Material provided:
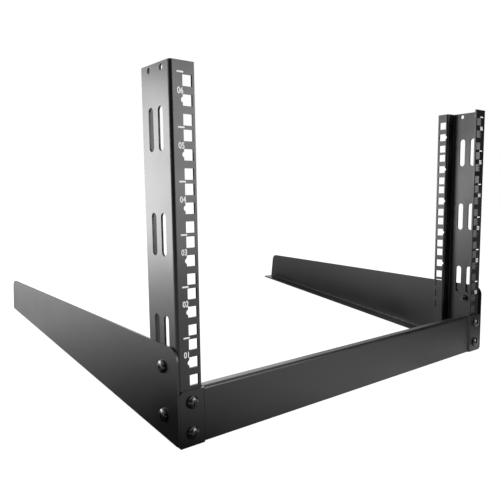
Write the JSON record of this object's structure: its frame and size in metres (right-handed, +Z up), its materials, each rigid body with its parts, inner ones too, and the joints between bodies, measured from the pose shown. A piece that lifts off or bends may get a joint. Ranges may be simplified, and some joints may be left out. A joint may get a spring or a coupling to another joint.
{
  "type": "open-frame rack",
  "caption": "Desktop open-frame rack for 19 inch equipment, with leaning perforated posts on long tapered side feet, joined by a low front beam.",
  "frame": {"origin": "middle of the bounding box, on the floor", "axes": "+X to the right seen from the front, +Y to the rear, +Z up"},
  "size_m": [0.5116, 0.445, 0.3253],
  "materials": {
    "powder_coated_sheet": "satin",
    "black_screw_steel": "gloss"
  },
  "bodies": {
    "root": {"front_beam": "powder_coated_sheet", "left_post": "powder_coated_sheet", "right_post": "powder_coated_sheet", "left_foot": "powder_coated_sheet", "right_foot": "powder_coated_sheet", "left_beam_screw_lower": "black_screw_steel", "left_beam_screw_upper": "black_screw_steel", "left_foot_screw_lower": "black_screw_steel", "left_foot_screw_upper": "black_screw_steel", "left_beam_nut_lower": "black_screw_steel", "left_beam_nut_upper": "black_screw_steel", "left_foot_nut_lower": "black_screw_steel", "left_foot_nut_upper": "black_screw_steel", "right_beam_screw_lower": "black_screw_steel", "right_beam_screw_upper": "black_screw_steel", "right_foot_screw_lower": "black_screw_steel", "right_foot_screw_upper": "black_screw_steel", "right_beam_nut_lower": "black_screw_steel", "right_beam_nut_upper": "black_screw_steel", "right_foot_nut_lower": "black_screw_steel", "right_foot_nut_upper": "black_screw_steel"}
  },
  "joints": []
}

Goal: Give the number of lines in the listing above that hold the string "joints", with nothing else.

Final result: 2